_Exercise_. Exactly and only the lines from the one containing "obj.data.materials.clear()" through the one containing "bpy.data.objects.remove(obj)" are to be repeated, both ends included.
------------------------------------------------------------------------
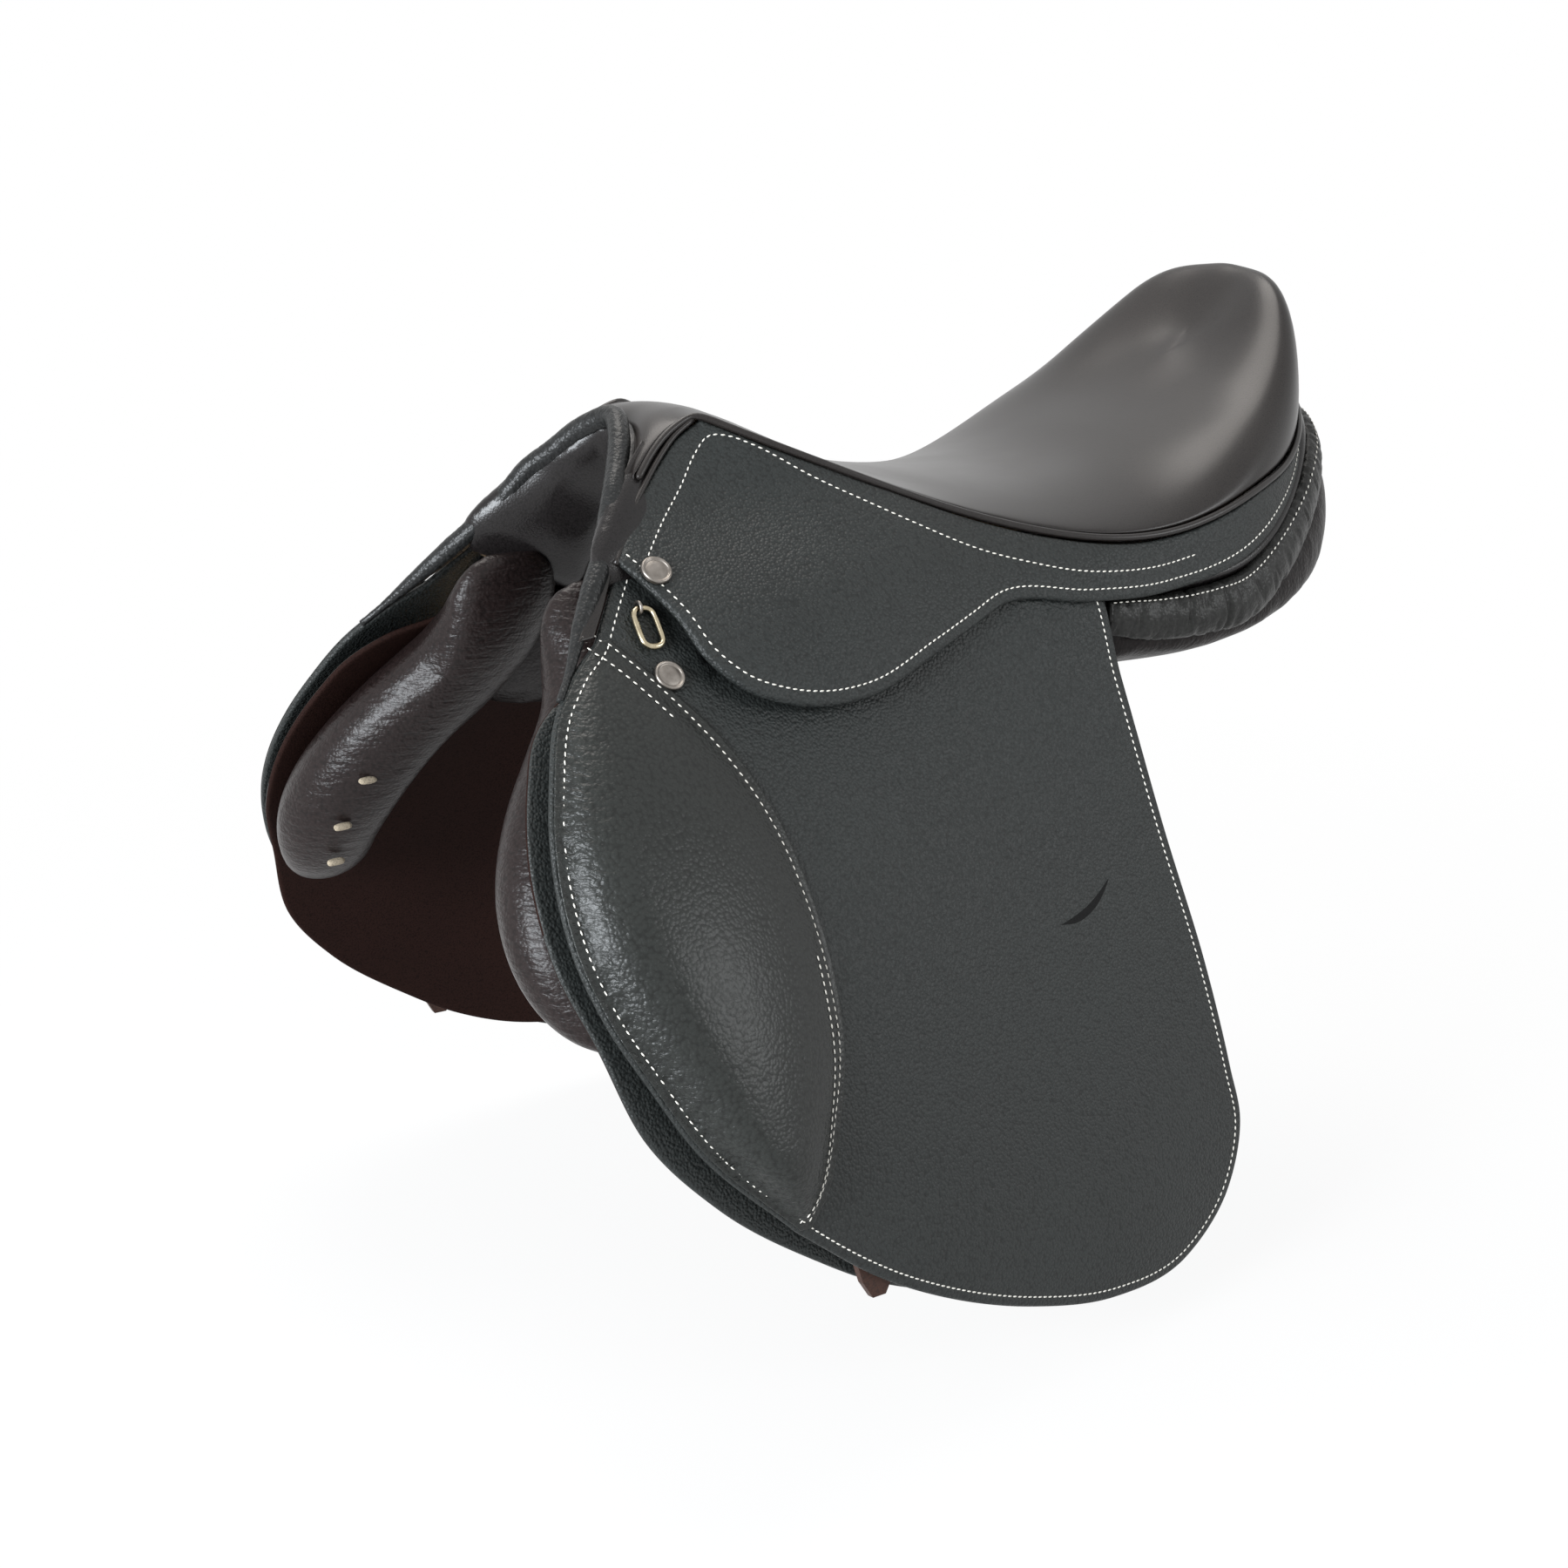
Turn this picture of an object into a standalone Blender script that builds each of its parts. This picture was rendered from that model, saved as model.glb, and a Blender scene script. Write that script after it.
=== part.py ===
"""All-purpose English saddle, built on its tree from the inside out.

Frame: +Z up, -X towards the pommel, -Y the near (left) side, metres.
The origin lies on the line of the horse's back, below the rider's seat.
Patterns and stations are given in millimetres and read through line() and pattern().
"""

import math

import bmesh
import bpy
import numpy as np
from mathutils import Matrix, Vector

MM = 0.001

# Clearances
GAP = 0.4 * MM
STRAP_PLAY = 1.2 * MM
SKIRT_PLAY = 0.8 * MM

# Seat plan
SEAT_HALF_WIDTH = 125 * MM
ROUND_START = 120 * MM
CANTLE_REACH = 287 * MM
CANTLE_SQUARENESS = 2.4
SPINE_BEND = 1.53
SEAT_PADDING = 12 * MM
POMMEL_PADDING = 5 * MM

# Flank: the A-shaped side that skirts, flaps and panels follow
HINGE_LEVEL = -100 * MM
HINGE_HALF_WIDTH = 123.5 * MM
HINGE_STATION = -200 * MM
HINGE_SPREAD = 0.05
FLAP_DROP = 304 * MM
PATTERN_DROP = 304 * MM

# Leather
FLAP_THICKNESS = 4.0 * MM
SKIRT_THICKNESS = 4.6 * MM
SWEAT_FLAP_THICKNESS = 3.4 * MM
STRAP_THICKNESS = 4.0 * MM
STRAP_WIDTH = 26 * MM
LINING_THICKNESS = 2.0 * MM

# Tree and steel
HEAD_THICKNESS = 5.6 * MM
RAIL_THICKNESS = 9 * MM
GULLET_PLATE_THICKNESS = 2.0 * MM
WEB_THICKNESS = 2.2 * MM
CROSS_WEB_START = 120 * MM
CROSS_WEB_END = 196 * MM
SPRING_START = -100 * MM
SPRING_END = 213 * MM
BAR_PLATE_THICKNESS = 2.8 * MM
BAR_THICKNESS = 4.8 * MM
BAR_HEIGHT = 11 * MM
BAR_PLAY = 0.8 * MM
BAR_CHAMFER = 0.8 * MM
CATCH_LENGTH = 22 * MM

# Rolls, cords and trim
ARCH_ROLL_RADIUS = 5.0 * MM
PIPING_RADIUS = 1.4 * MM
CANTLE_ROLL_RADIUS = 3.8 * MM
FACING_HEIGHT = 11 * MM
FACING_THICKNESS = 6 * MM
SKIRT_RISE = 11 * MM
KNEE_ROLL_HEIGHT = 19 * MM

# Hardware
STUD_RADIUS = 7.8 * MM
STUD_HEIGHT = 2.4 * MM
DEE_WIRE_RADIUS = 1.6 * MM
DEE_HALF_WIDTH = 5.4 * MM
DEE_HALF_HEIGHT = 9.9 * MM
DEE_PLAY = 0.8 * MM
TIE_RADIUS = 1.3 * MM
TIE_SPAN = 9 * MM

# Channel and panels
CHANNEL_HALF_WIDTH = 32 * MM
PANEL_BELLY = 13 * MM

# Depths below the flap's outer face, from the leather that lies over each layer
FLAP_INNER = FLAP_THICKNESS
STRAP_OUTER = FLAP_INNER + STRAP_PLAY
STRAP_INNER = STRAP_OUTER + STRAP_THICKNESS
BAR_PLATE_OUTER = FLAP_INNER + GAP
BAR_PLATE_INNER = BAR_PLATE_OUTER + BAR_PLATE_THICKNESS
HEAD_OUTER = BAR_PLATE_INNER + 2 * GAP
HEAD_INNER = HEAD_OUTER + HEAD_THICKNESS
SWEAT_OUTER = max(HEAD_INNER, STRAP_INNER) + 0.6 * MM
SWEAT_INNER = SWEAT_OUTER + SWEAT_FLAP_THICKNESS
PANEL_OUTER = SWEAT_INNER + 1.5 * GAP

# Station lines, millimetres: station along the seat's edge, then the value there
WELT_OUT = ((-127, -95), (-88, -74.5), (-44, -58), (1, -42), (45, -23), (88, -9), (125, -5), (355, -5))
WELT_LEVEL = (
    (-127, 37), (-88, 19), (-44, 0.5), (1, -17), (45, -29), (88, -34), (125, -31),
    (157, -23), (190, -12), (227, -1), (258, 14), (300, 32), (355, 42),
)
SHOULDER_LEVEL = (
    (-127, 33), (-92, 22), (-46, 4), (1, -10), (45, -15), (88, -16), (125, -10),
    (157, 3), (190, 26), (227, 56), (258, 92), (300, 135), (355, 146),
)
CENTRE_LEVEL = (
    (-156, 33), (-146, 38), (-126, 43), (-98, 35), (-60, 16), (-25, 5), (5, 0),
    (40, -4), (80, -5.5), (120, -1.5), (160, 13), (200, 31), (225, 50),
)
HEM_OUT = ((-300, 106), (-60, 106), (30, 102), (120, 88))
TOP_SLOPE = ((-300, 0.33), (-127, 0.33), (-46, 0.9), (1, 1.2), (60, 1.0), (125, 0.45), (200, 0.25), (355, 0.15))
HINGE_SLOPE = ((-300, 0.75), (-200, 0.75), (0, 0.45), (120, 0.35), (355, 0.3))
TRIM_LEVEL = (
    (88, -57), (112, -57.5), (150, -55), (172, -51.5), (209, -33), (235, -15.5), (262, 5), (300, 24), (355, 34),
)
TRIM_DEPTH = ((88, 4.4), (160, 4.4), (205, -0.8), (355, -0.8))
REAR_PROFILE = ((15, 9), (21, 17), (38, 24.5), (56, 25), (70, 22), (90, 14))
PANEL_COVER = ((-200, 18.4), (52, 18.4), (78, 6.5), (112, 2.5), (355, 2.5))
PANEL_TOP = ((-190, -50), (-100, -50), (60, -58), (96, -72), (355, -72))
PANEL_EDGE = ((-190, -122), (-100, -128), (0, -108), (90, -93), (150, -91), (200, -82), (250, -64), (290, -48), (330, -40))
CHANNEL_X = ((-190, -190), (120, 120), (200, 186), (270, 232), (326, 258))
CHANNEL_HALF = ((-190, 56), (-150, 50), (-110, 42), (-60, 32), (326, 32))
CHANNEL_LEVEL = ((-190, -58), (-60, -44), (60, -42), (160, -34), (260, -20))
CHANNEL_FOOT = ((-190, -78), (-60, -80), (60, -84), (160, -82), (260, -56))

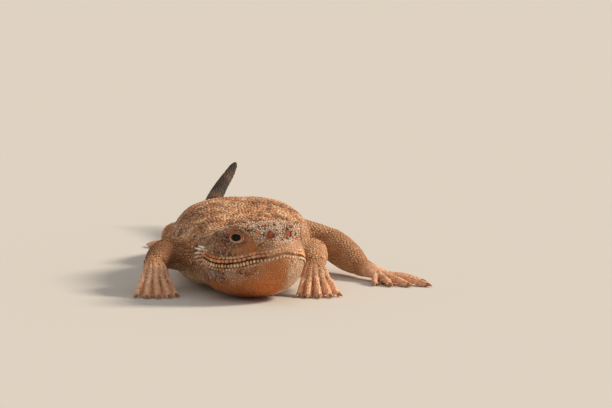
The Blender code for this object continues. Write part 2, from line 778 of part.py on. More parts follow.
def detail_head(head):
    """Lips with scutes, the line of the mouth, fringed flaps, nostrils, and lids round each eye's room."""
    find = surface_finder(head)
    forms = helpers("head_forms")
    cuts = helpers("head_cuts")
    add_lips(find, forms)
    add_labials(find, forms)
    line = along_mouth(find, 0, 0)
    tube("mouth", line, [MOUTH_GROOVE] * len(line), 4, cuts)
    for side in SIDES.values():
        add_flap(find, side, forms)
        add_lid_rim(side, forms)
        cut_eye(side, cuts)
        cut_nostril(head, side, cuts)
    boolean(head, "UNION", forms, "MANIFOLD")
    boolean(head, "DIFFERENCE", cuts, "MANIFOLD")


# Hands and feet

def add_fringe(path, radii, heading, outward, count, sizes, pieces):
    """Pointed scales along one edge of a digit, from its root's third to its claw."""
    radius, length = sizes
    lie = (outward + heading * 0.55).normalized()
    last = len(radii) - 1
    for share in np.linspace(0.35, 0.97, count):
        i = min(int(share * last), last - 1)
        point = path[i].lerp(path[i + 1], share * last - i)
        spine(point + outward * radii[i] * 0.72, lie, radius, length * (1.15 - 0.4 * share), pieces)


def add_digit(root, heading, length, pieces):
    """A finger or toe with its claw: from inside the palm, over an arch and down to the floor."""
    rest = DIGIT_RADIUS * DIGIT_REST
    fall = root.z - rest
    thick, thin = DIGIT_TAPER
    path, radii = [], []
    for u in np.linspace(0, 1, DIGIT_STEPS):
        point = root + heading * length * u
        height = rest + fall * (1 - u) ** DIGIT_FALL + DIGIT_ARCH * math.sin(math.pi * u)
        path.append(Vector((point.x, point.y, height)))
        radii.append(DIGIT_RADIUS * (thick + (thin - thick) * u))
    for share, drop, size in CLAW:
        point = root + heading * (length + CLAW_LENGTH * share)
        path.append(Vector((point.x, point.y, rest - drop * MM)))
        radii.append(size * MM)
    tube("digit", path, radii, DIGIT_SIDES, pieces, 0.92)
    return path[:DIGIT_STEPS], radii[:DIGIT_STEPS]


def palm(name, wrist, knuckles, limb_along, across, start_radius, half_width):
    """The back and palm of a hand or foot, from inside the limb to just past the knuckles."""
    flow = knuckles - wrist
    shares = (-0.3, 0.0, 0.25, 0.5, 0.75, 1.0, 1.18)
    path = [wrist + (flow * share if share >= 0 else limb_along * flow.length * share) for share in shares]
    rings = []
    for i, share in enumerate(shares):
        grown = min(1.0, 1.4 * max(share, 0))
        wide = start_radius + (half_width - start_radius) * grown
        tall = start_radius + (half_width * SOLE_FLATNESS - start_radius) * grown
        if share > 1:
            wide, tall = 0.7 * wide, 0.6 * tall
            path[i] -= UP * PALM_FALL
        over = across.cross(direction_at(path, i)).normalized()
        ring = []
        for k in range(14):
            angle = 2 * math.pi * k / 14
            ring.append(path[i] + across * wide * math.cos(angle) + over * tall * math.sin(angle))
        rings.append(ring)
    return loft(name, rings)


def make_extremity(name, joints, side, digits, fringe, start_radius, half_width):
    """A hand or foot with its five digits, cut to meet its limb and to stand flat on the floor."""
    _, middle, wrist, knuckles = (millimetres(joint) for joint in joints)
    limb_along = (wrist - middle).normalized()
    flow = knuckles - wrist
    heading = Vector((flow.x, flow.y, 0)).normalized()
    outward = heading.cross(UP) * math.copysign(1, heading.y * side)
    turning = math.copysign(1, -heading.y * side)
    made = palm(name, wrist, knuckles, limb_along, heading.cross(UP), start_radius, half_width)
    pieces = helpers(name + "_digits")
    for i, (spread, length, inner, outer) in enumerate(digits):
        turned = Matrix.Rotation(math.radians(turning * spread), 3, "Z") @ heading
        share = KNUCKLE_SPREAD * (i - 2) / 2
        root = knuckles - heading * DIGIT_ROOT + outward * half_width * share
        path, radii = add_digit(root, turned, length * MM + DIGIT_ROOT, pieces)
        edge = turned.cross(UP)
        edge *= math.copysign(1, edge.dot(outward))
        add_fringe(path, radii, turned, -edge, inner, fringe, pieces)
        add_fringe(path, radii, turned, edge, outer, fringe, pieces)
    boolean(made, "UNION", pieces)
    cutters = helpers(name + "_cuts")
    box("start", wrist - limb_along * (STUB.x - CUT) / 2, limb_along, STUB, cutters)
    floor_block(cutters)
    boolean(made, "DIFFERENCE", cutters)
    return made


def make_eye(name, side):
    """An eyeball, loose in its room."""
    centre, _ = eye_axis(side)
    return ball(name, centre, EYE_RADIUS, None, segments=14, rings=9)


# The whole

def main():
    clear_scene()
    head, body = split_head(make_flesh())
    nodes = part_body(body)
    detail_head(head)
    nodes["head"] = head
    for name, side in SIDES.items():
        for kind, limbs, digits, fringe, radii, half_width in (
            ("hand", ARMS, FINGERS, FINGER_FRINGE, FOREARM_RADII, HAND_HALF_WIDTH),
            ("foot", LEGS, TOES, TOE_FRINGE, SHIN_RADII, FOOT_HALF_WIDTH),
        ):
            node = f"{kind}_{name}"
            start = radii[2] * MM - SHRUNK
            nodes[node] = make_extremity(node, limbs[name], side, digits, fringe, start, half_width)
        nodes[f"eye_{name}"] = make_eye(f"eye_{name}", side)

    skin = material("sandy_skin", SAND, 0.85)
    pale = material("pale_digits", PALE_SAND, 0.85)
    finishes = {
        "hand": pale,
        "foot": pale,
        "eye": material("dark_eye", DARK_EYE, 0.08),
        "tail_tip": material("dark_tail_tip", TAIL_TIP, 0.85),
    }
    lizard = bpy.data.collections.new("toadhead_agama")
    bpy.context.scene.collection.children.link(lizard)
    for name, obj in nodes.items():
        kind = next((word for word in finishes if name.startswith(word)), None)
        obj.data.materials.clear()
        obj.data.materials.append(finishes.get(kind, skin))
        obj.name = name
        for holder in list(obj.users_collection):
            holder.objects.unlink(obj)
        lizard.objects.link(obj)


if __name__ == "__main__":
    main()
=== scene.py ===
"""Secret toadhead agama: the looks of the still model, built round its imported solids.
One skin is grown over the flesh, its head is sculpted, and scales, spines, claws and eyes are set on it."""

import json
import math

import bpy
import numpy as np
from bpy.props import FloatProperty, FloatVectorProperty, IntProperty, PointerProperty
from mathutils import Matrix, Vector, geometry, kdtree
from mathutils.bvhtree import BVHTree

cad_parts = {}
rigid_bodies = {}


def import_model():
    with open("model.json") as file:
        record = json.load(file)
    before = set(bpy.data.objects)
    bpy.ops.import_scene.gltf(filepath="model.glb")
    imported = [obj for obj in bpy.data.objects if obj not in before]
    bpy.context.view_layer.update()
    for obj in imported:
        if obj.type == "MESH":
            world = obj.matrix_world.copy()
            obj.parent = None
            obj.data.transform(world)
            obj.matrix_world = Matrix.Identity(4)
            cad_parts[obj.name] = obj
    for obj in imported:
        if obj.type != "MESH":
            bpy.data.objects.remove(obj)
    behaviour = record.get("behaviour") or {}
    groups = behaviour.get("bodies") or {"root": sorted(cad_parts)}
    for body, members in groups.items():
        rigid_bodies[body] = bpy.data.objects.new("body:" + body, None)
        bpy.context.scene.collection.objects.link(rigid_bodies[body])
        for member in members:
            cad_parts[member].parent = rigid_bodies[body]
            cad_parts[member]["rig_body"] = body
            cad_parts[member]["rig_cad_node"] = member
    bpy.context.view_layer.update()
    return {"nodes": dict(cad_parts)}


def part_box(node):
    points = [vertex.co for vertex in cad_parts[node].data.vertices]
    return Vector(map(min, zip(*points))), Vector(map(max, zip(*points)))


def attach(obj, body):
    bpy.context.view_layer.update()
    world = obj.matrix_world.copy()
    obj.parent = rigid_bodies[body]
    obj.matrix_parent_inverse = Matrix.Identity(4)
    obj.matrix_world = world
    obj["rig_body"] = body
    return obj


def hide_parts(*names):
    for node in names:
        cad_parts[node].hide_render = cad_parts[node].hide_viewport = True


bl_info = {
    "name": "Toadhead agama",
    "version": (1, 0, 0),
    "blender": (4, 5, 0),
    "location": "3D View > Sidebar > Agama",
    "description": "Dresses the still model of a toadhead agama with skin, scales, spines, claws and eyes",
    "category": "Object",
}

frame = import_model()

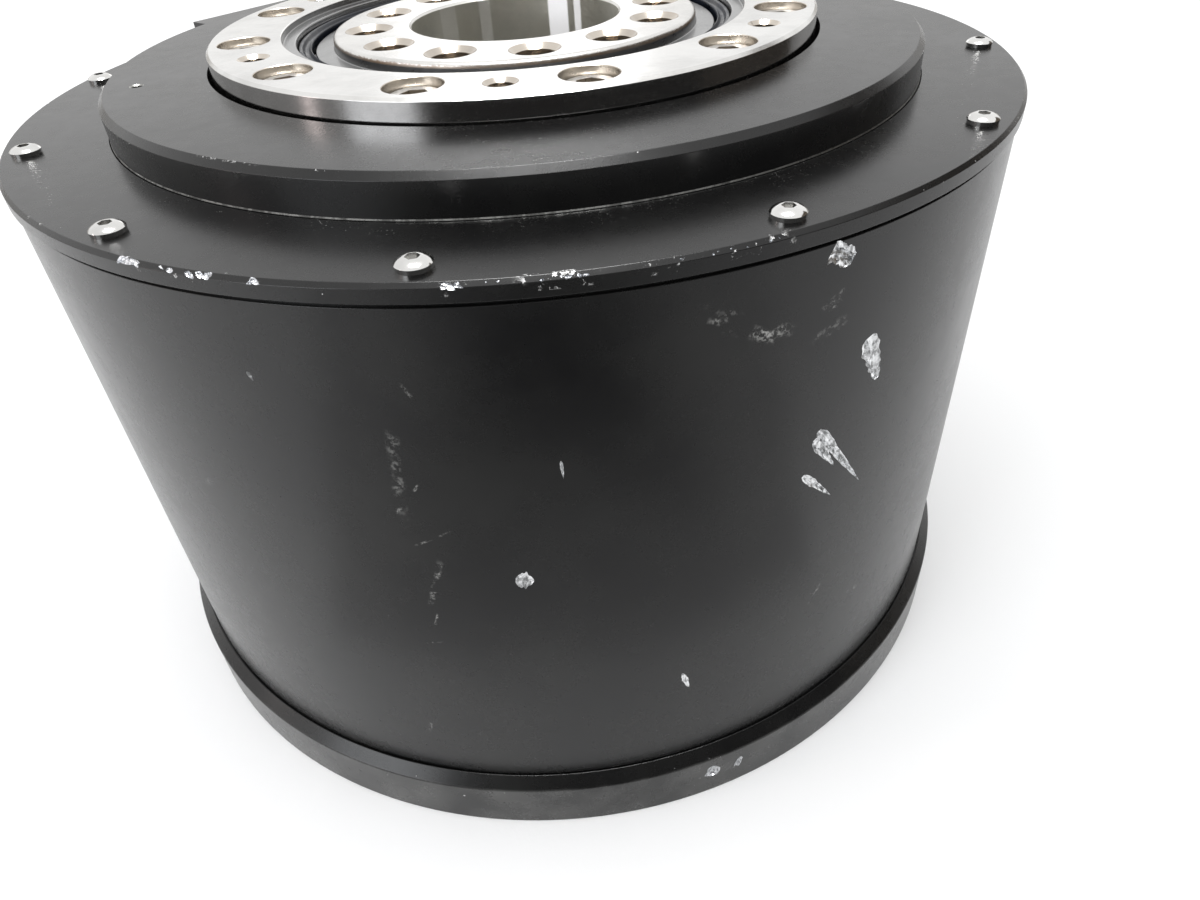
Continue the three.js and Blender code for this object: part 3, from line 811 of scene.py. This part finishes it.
------------------------------------------------------------------------
_Solution_.
        obj.data.materials.clear()
        obj.data.materials.append(finishes.get(kind, skin))
        obj.name = name
        for holder in list(obj.users_collection):
            holder.objects.unlink(obj)
        lizard.objects.link(obj)


if __name__ == "__main__":
    main()
=== scene.py ===
"""Secret toadhead agama: the looks of the still model, built round its imported solids.
One skin is grown over the flesh, its head is sculpted, and scales, spines, claws and eyes are set on it."""

import json
import math

import bpy
import numpy as np
from bpy.props import FloatProperty, FloatVectorProperty, IntProperty, PointerProperty
from mathutils import Matrix, Vector, geometry, kdtree
from mathutils.bvhtree import BVHTree

cad_parts = {}
rigid_bodies = {}


def import_model():
    with open("model.json") as file:
        record = json.load(file)
    before = set(bpy.data.objects)
    bpy.ops.import_scene.gltf(filepath="model.glb")
    imported = [obj for obj in bpy.data.objects if obj not in before]
    bpy.context.view_layer.update()
    for obj in imported:
        if obj.type == "MESH":
            world = obj.matrix_world.copy()
            obj.parent = None
            obj.data.transform(world)
            obj.matrix_world = Matrix.Identity(4)
            cad_parts[obj.name] = obj
    for obj in imported:
        if obj.type != "MESH":
            bpy.data.objects.remove(obj)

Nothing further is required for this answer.